It seems as though this new media project is becoming less and less about ideas and form and more and more about just getting media that plays sufficiently.
I guess it’s inevitable that in such a short time frame everything that could possibly go wrong probably would. I’m beginning to feel ashamed by the skills I once boasted about. I feel overly rushed, to the point where I’m just longing for something to work and not worrying too much about what that is.
The things I had hoped to experiment with seemed to have all slipped from my grasp. But I feel as though I’m at the beginning of thinking in a more tangible way about approaches for future projects. I’m finding myself increasingly more interested in form over content – I used to solely be concerned with content, charting change is good.
I’m finishing up the project I’ve been working on with Tori, which feels like a bit of a relief but it’s also something I’m interested in taking up as a larger project.
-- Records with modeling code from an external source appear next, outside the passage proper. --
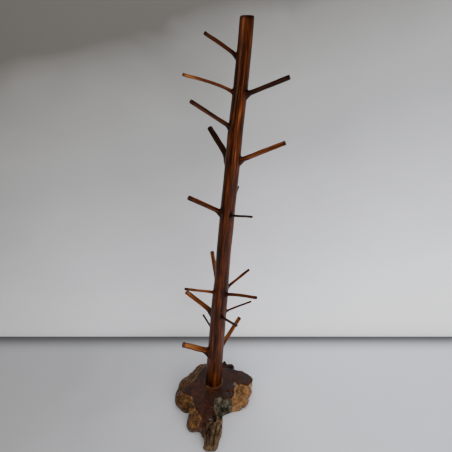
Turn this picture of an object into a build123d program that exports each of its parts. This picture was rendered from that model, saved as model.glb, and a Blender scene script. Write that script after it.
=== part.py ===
from build123d import *
import os
from math import cos, radians, sin

# A rustic coat tree: the debarked trunk of a young conifer, standing in a slab of root burl.
# The stubs of its own branches, sawn short, are the pegs. The trunk's foot sits in a blind
# socket in the slab, glued, and a lag screw from underneath draws it down.
# Millimetres, +Z up, floor at Z = 0. +X is the side the trunk leans to and -Y is the front,
# where the slab runs out into a tongue of root. All is drawn about the trunk's foot and then
# moved, so that the origin is the middle of the whole outline seen from above.

# ---- driving dimensions ----
HEIGHT = 1650          # floor to the sawn top of the trunk
LEAN = 125             # how far the top stands to the right of the foot
ROOT_WIDTH = 389       # root slab, left to right
ROOT_THICK = 82        # root slab, floor to its flat top

# ---- root slab ----
BELLY_HEIGHT = 30      # where the slab is widest
FLOOR_TUCK = 0.96      # outline at the floor, as a share of the widest one

# (x, y) where the slab is widest, then (x, y) of its flat top's edge, from the trunk's foot
OUTLINE_WIDTH = 389    # the width of the slab that the rows below draw
ROOT_OUTLINE = (
    # right lobe
    (125, -110, 90, -93), (138, -103, 101, -78), (147, -90, 103, -59), (155, -75, 103, -45),
    (164, -58, 107, -30), (173, -45, 114, -19), (180, -30, 131, -13), (185, -14, 152, -19),
    (189, 0, 179, -19), (197, 21, 195, -3), (199, 36, 200, 10), (190, 52, 194, 29),
    (172, 66, 180, 45), (152, 78, 159, 60), (132, 86, 138, 71), (117, 91, 117, 75),
    # far lobe
    (108, 101, 103, 82), (105, 116, 98, 99), (86, 126, 81, 109), (70, 134, 65, 115),
    (54, 144, 52, 124), (33, 147, 33, 125), (10, 140, 10, 113), (-16, 138, -14, 102),
    (-41, 150, -35, 102),
    # bark shoulder
    (-66, 165, -50, 99), (-82, 161, -61, 83), (-96, 145, -71, 66), (-109, 129, -78, 47),
    (-124, 110, -85, 30), (-138, 92, -93, 14), (-151, 74, -106, 0), (-159, 54, -120, -10),
    (-169, 34, -132, -20), (-177, 13, -143, -30),
    # left lobe
    (-185, -10, -150, -44), (-190, -32, -153, -58), (-189, -57, -143, -70), (-179, -81, -129, -75),
    (-167, -99, -117, -80), (-152, -111, -106, -86), (-135, -119, -99, -93),
    (-120, -116, -94, -103), (-105, -116, -90, -117),
    # small knob
    (-95, -129, -85, -133), (-94, -141, -80, -144), (-101, -155, -76, -153),
    (-110, -167, -72, -162), (-118, -184, -68, -169), (-118, -202, -63, -176),
    (-110, -214, -58, -181), (-95, -219, -54, -187), (-79, -217, -50, -192),
    # tongue
    (-66, -215, -45, -198), (-53, -228, -39, -206), (-42, -244, -31, -214), (-33, -260, -24, -218),
    (-32, -279, -17, -219), (-32, -297, -9, -218), (-21, -307, -3, -216), (-2, -308, 3, -213),
    (15, -306, 10, -208), (25, -290, 16, -202), (29, -271, 20, -195), (34, -249, 20, -186),
    (40, -227, 18, -175), (43, -205, 15, -163), (47, -181, 12, -151), (46, -159, 10, -139),
    # hollow
    (45, -142, 10, -123), (53, -132, 12, -108), (66, -126, 22, -95), (81, -120, 37, -92),
    (95, -114, 52, -97), (110, -111, 72, -98),
)

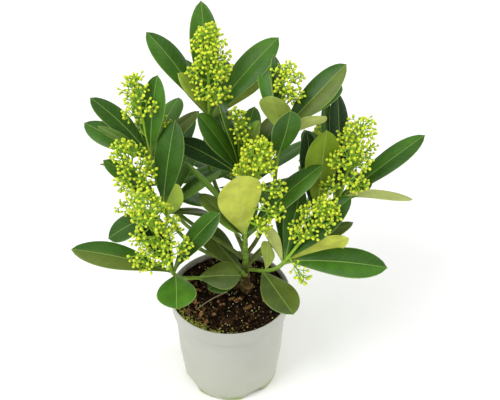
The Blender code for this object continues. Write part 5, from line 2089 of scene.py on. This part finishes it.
@dataclass
class Studio:
    """A plain pale floor, soft lights and the camera.

    The camera's place is in metres and its tilt, down from level, in degrees. Its focal length
    is in pixels of a view 500 wide.
    """

    camera_place: tuple[float, float, float] = (0.0199, -0.8995, 0.9827)
    tilt: float = 40.0
    focal: float = 1256.0

    def floor(self) -> Piece:
        """A large plain floor just under the pot."""
        mesh = bpy.data.meshes.new("studio_floor")
        half = 4.0
        corners = ((-half, -half), (half, -half), (half, half), (-half, half))
        mesh.from_pydata([(*corner, 0.0) for corner in corners], [], [(0, 1, 2, 3)])
        paper, _, _ = start_material("studio_paper", Roughness=0.9, Base_Color=(0.93, 0.93, 0.93, 1.0))
        mesh.materials.append(paper)
        made = linked("studio_floor", mesh)
        return made

    def light(self, name: str, place: tuple[float, float, float], size: float, power: float) -> None:
        """A square soft light that looks at the middle of the plant."""
        data = bpy.data.lights.new(name, "AREA")
        data.size = size
        data.energy = power
        away = Vector(place) - Vector((0.0, 0.0, 0.2))
        turn = away.to_track_quat("Z", "Y").to_matrix().to_4x4()
        linked(name, data).matrix_world = Matrix.Translation(place) @ turn

    def build(self) -> None:
        """Set up the floor, the lights, the world and the camera."""
        self.floor()
        self.light("key_light", (-1.1, -0.7, 1.7), 1.2, 26.0)
        self.light("side_light", (1.5, 0.5, 1.2), 1.0, 14.0)
        world = bpy.data.worlds.new("studio_world")
        world.use_nodes = True
        background = world.node_tree.nodes["Background"]
        background.inputs["Color"].default_value = (1.0, 1.0, 1.0, 1.0)
        background.inputs["Strength"].default_value = 0.8
        bpy.context.scene.world = world
        bpy.context.scene.view_settings.view_transform = "Standard"
        data = bpy.data.cameras.new("studio_camera")
        data.sensor_width = 36.0
        data.lens = self.focal * data.sensor_width / 500.0
        camera = linked("studio_camera", data)
        angle = math.radians(self.tilt)
        ahead = Vector((0.0, math.cos(angle), -math.sin(angle)))
        turn = ahead.to_track_quat("-Z", "Y").to_matrix().to_4x4()
        camera.matrix_world = Matrix.Translation(self.camera_place) @ turn
        bpy.context.scene.camera = camera


def report(pieces: Sequence[Piece]) -> None:
    """Log each piece with its number of triangles."""
    for piece in pieces:
        piece.data.calc_loop_triangles()
        log.info("%s: %d triangles", piece.name, len(piece.data.loop_triangles))


def main() -> None:
    """Build every sub-assembly in order."""
    logging.basicConfig(level=logging.INFO, format="%(message)s")
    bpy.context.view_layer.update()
    rule = GrowingRule()
    sprays = rule.grow()
    log.info("leaves: %d, flower branches: %d", sum(len(spray.leaves) for spray in sprays),
             sum(len(spray.branches) for spray in sprays))
    steps: tuple[Callable[[], list[Piece]], ...] = (
        LeafBlades(sprays).build, FlowerHeads(sprays, rule.space).build, Limbs(sprays).build,
        Pot().build, Soil().build)
    for step in steps:
        report(step())
    Studio().build()


if __name__ == "__main__":
    main()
There is also a looming anxiety over whether the media used to screen the piece will be able to retain the work’s specificities.
Which I guess brings me back to troubleshooting. I wish I understood more about screen resolutions and transferring data from one system to another – I do realize the troubleshooting nightmares are forever connected to the mediums I choose to work in, I sometimes just wish the answers were in closer proximity to me.
I’m also beginning to crash. As in shut down. As in, I need to start getting some sleep.